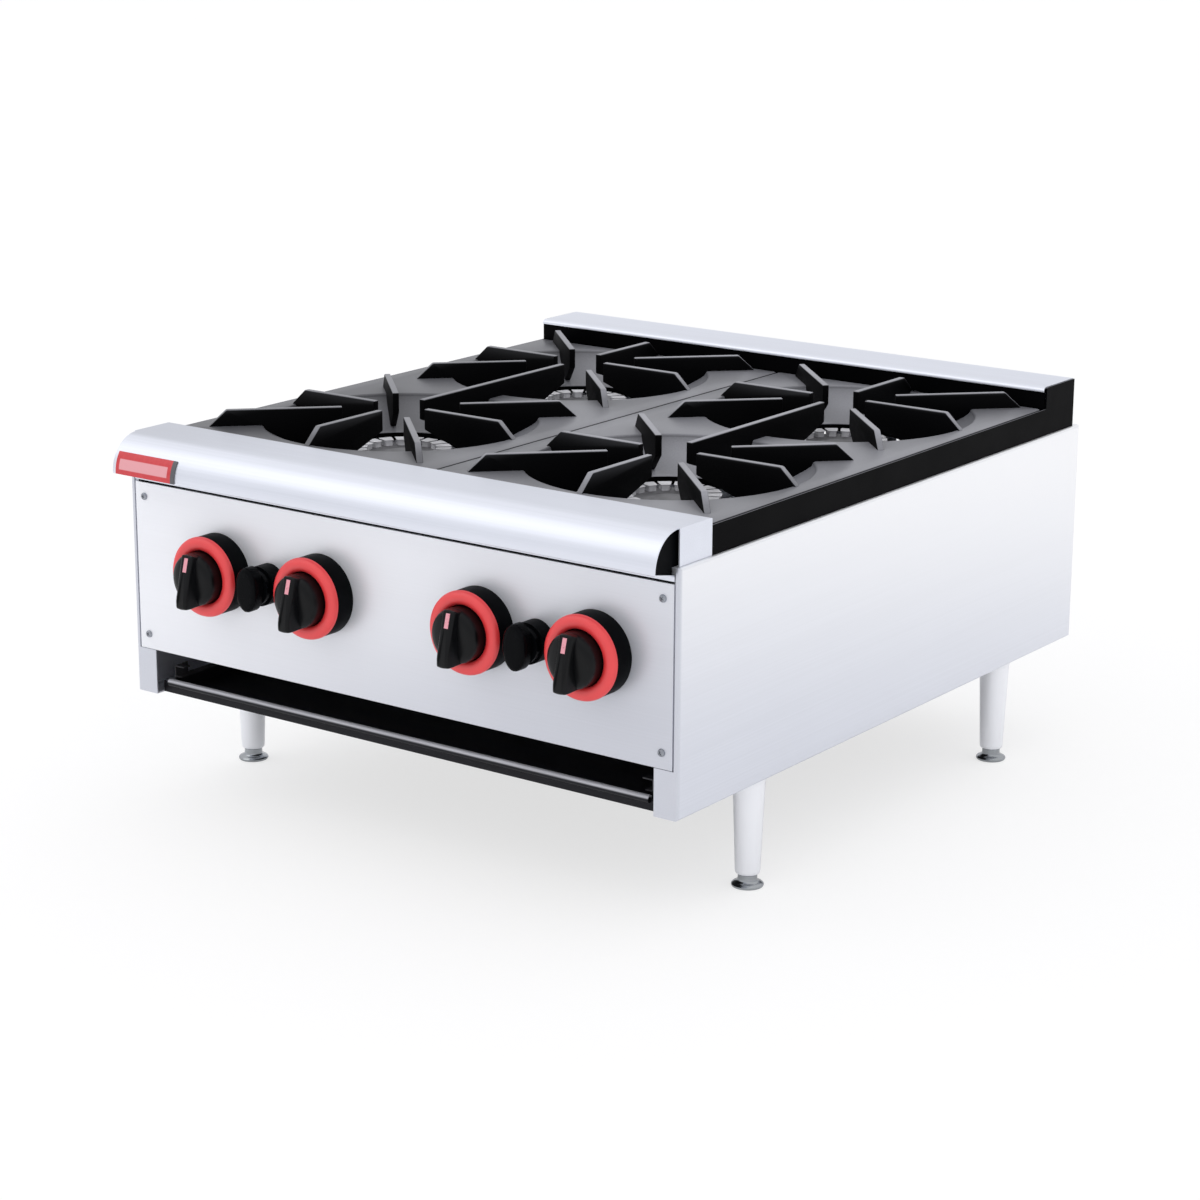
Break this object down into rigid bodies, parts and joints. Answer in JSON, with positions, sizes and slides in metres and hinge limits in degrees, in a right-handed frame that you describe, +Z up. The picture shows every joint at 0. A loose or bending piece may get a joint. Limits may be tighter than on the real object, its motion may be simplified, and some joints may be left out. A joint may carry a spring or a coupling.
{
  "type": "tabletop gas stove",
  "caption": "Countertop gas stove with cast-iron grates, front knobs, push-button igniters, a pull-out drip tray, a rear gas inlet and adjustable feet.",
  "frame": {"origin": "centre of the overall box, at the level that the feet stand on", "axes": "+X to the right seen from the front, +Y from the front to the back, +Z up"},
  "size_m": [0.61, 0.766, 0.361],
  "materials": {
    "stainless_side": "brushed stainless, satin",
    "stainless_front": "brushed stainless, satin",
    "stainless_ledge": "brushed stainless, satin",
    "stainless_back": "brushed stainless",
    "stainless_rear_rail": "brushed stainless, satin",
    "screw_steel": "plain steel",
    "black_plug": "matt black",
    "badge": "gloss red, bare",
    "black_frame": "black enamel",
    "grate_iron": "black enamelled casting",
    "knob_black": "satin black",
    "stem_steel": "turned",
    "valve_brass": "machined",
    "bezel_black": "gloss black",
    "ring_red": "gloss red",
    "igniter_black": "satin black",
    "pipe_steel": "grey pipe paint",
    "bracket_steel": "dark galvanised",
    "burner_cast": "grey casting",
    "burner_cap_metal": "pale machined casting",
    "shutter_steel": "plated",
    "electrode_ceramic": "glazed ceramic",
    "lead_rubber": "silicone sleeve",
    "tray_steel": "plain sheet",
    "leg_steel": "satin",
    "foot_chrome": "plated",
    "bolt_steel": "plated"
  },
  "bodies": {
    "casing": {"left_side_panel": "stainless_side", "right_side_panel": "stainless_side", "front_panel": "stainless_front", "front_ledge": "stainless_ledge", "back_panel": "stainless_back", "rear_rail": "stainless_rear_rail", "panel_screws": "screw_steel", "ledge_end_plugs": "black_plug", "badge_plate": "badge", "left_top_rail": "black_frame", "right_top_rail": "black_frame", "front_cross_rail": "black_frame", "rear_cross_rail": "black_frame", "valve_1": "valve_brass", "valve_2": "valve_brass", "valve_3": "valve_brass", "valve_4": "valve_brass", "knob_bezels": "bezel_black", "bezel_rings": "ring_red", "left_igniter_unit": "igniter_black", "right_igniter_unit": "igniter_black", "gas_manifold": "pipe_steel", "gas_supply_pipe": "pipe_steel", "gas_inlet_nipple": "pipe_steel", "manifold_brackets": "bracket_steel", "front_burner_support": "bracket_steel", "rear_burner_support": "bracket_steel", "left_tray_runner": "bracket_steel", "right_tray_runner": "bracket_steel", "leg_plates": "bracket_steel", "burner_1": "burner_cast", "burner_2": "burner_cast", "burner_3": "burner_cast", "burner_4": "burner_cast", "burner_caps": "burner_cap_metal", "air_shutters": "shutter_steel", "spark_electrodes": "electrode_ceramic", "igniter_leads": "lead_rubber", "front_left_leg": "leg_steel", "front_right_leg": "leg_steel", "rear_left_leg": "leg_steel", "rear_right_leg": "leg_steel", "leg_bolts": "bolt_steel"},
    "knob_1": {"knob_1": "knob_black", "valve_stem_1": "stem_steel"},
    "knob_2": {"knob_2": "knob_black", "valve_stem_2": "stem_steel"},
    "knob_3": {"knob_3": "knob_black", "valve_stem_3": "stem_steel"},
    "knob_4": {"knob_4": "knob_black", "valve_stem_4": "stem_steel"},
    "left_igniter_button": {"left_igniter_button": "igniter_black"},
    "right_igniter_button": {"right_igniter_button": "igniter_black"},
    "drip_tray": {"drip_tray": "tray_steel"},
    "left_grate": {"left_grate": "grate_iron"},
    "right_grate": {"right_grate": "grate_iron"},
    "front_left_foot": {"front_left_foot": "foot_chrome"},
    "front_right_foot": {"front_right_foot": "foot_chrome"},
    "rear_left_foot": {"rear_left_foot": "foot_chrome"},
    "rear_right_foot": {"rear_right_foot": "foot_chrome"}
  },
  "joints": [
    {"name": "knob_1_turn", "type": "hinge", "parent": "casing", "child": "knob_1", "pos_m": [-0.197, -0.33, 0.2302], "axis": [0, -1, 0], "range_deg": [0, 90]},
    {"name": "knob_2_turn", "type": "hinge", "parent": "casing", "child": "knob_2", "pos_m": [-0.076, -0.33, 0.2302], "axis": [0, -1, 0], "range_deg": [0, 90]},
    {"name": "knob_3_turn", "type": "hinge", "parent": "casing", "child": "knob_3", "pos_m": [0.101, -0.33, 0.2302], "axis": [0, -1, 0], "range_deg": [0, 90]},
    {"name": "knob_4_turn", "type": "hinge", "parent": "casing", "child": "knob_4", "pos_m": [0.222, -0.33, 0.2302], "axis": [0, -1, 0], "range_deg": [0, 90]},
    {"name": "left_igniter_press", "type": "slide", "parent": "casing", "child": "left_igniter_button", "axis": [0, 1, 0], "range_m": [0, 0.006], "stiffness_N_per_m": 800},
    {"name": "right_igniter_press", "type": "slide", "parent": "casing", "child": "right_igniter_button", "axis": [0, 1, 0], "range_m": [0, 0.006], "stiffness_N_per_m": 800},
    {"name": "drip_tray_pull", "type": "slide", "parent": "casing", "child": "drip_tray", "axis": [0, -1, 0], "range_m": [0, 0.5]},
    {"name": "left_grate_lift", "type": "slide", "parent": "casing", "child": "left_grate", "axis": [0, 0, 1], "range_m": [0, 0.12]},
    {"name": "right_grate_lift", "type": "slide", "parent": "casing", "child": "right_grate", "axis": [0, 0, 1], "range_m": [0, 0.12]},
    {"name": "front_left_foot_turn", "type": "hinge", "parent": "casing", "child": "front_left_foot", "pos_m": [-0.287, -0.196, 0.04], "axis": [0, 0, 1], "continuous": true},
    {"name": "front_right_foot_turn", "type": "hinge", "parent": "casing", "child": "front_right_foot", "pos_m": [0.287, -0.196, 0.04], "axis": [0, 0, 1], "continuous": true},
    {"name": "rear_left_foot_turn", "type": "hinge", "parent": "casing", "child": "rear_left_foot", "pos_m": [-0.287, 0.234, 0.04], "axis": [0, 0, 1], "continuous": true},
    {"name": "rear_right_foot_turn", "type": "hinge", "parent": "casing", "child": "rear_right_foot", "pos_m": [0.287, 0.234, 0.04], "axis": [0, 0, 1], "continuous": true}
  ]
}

________________

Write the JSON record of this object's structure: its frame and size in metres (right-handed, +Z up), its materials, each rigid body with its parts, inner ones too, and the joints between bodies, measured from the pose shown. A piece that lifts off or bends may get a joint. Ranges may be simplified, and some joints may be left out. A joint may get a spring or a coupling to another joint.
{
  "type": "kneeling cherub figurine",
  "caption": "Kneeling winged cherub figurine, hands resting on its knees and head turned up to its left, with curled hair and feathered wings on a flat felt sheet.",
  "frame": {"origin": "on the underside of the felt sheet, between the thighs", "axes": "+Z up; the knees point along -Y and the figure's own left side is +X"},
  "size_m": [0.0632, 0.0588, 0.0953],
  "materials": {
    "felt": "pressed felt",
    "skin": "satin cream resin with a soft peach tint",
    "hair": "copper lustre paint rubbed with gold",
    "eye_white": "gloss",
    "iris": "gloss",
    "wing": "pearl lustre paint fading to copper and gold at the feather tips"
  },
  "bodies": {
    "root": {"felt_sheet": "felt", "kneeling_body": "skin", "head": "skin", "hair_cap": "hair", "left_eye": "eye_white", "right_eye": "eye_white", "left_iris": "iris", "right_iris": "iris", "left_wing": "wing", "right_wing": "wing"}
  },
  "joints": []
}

________________

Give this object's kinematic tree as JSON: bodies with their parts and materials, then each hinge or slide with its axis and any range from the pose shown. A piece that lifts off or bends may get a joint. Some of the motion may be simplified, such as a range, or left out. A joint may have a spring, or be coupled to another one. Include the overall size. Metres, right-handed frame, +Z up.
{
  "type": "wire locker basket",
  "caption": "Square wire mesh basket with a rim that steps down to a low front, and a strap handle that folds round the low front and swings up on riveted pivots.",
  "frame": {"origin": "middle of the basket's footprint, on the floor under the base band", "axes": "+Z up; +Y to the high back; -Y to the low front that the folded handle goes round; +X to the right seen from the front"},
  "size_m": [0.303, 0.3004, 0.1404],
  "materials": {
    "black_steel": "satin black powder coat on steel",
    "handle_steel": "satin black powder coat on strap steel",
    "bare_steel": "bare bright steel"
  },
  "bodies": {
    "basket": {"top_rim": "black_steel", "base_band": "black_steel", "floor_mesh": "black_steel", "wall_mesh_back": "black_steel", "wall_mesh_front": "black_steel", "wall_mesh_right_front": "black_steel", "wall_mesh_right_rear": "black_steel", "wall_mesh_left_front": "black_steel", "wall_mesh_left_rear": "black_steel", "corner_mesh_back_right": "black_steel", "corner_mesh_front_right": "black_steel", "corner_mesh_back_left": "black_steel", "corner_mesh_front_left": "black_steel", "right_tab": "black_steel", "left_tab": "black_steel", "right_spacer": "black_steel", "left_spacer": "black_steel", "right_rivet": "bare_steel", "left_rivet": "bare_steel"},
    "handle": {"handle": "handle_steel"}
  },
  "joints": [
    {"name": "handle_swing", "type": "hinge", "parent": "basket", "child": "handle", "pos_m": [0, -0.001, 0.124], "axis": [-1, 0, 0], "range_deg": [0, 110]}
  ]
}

________________

PROBLEM TO WORK ON →
Your answer should be a single number: the count of lines in the material above that contain "this".

COMPLETED TASK →
3